What makes Kore-eda a genius is that he doesn't need to do that. (Or pad out his script with Herringesque knob jokes, for that matter.) Without any manipulative moments of high drama, he makes this a thoroughly engrossing story, one in which we can recognise ourselves and the way we'd behave. The tensions within the various branches of the family come out in quiet asides, rather than huge speeches to the gallery. There's an overall warmth that reassures us that despite their differences, these are people who want to make it all work between them. Generally, films based around a social gathering make you glad at the end that you weren't there: this does precisely the opposite.
At the halfway point of this year's LFF, this is easily the best film I've seen so far. As with last year's favourite, The Edge Of Heaven, I'm struggling at this stage to say much more than "it's really, really great," so that's probably a good sign. Come back for the Wrap Party, and I may have a more coherent rave for you then.
(And in case you were wondering, Susumu Terajima plays a sushi chef in this one.)
Notes From Spank's Pals
The Candidate (official site)
The Cineaste - Sarah Lutton introduced proceedings, declaring that this was one of the best European thrillers/noirs she’d seen for some time, “which is certainly saying something, as I’m a big fan of this genre.”
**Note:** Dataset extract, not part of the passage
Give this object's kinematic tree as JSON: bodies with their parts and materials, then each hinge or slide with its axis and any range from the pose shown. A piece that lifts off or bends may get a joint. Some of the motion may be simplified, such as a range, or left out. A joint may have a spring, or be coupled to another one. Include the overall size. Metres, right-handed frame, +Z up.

It starts with the main protagonist, Jonas, a lawyer by profession, and his dad (ditto) achieving a guilty verdict in the prosecution of a man accused of murder. This was certainly not the verdict the accused was expecting, and it turns out to be the cue for things to start getting rather awkward for Jonas. Without giving too much (or indeed very little) away, the film then developed really quite stylishly. Events happened around Jonas that he was barely able to comprehend, and just when he thinks he’s got a handle on the situation, another course of events turns everything pear shaped. The pace of the film kept moving forward impressively (early on there was a situation I thought was there just for stylistic padding, but turned out to be very pertinent to the plot), and impressively there were periodic twists and turns just when you least expected them, utterly unpredictable. The camera-work was an integral part of creating the tension, and overall I thought this was a classy film.
Afterwards director Kasper Barfoed affably held forth about some of the themes he intended to communicate, a principal one being a study of Jonas’ responses/reactions when he was put in threatening situations (although at one stage it all got a bit technical, with some anorak asking about camera sizes and lens ratios), and deservedly got a warm ovation. Nothing was mentioned about a UK general release, but this film deserves to get one.
Still Walking is the second Japanese film in a row I've seen with a painting restorer character, after The Girl Who Leapt Through Time.